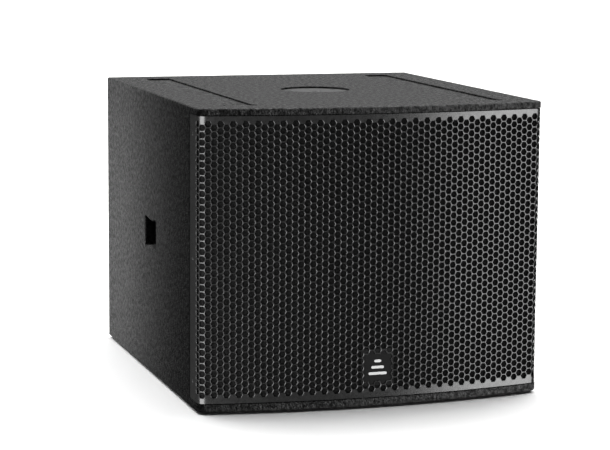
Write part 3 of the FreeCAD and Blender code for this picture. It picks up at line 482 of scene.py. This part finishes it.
# ---- the grille ----------------------------------------------------------------------------
def on_sheet(along, up, depth):
    """Folds a point of the flat sheet round the bow, the corner and the side strip."""
    side = -1 if along < 0 else 1
    reach = abs(along)
    if reach <= BOW_LENGTH:
        angle = reach / SHEET_RADIUS
        x, y = (SHEET_RADIUS - depth) * sin(angle), BOW_CENTRE - (SHEET_RADIUS - depth) * cos(angle)
    elif reach <= BOW_LENGTH + FOLD_LENGTH:
        angle = FOLD_START + (reach - BOW_LENGTH) / FOLD_RADIUS
        x, y = FOLD_X + (FOLD_RADIUS - depth) * sin(angle), FOLD_Y - (FOLD_RADIUS - depth) * cos(angle)
    else:
        x, y = HALF_SHEET - depth, FOLD_Y + reach - BOW_LENGTH - FOLD_LENGTH
    return Vector((side * x, y, up))


class FlatSheet:
    """The perforated sheet before it is folded: (along, up) in the flat, depth below its face."""

    def __init__(self):
        self.bm = bmesh.new()
        self.corners = {}

    def at(self, point, depth):
        """The vertex at a point and depth, made once."""
        key = (round(point[0] * 1e6), round(point[1] * 1e6), round(depth * 1e6))
        if key not in self.corners:
            self.corners[key] = self.bm.verts.new((point[0], depth, point[1]))
        return self.corners[key]

    def face(self, points):
        """A face through (point, depth) corners."""
        self.bm.faces.new([self.at(*p) for p in points])

    def both(self, points):
        """The same flat face on the sheet's front and back."""
        for depth in (0.0, SHEET):
            self.face([(p, depth) for p in points])

    def edge(self, a, b):
        """The cut edge of the sheet between two points."""
        self.face([(a, 0.0), (b, 0.0), (b, SHEET), (a, SHEET)])


def hole_centre(column, row):
    """Centre of a hole; odd columns stand half a pitch lower."""
    return (column * COLUMN_STEP, TOP_HOLE - row * PITCH - (column % 2) * PITCH / 2)


def hexagon(centre, radius):
    """Six corners round a centre, two of them level with it."""
    reach = radius * HEX_REACH / HEX_RADIUS
    return [(centre[0] + reach * cos(a), centre[1] + radius * sin(a)) for a in HEX_TURNS]


def towards(a, b, length):
    """The point this far from a on the way to b."""
    share = length / sqrt((b[0] - a[0]) ** 2 + (b[1] - a[1]) ** 2)
    return (a[0] + (b[0] - a[0]) * share, a[1] + (b[1] - a[1]) * share)


def cut_corners(points, cut):
    """The outline with each corner cut off: pairs of points, one pair for each corner."""
    count = len(points)
    return [
        (towards(points[i], points[i - 1], cut), towards(points[i], points[(i + 1) % count], cut))
        for i in range(count)
    ]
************
_Directions for this task_: Extract the first line above and each line after it up to and including the one with "return self.corners[key]", please, exactly and with nothing else.

_Task response_:
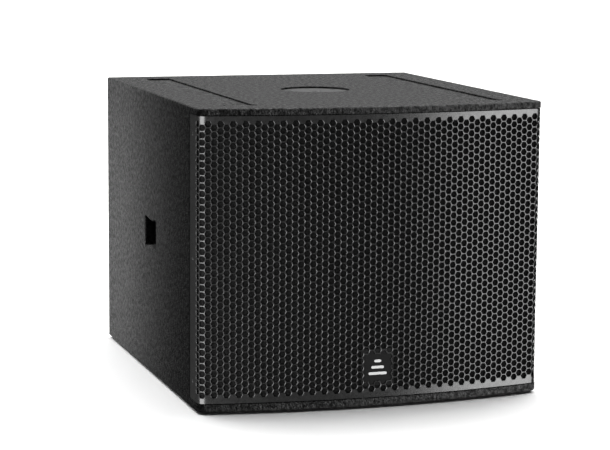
Write part 3 of the FreeCAD and Blender code for this picture. It picks up at line 482 of scene.py. This part finishes it.
# ---- the grille ----------------------------------------------------------------------------
def on_sheet(along, up, depth):
    """Folds a point of the flat sheet round the bow, the corner and the side strip."""
    side = -1 if along < 0 else 1
    reach = abs(along)
    if reach <= BOW_LENGTH:
        angle = reach / SHEET_RADIUS
        x, y = (SHEET_RADIUS - depth) * sin(angle), BOW_CENTRE - (SHEET_RADIUS - depth) * cos(angle)
    elif reach <= BOW_LENGTH + FOLD_LENGTH:
        angle = FOLD_START + (reach - BOW_LENGTH) / FOLD_RADIUS
        x, y = FOLD_X + (FOLD_RADIUS - depth) * sin(angle), FOLD_Y - (FOLD_RADIUS - depth) * cos(angle)
    else:
        x, y = HALF_SHEET - depth, FOLD_Y + reach - BOW_LENGTH - FOLD_LENGTH
    return Vector((side * x, y, up))


class FlatSheet:
    """The perforated sheet before it is folded: (along, up) in the flat, depth below its face."""

    def __init__(self):
        self.bm = bmesh.new()
        self.corners = {}

    def at(self, point, depth):
        """The vertex at a point and depth, made once."""
        key = (round(point[0] * 1e6), round(point[1] * 1e6), round(depth * 1e6))
        if key not in self.corners:
            self.corners[key] = self.bm.verts.new((point[0], depth, point[1]))
        return self.corners[key]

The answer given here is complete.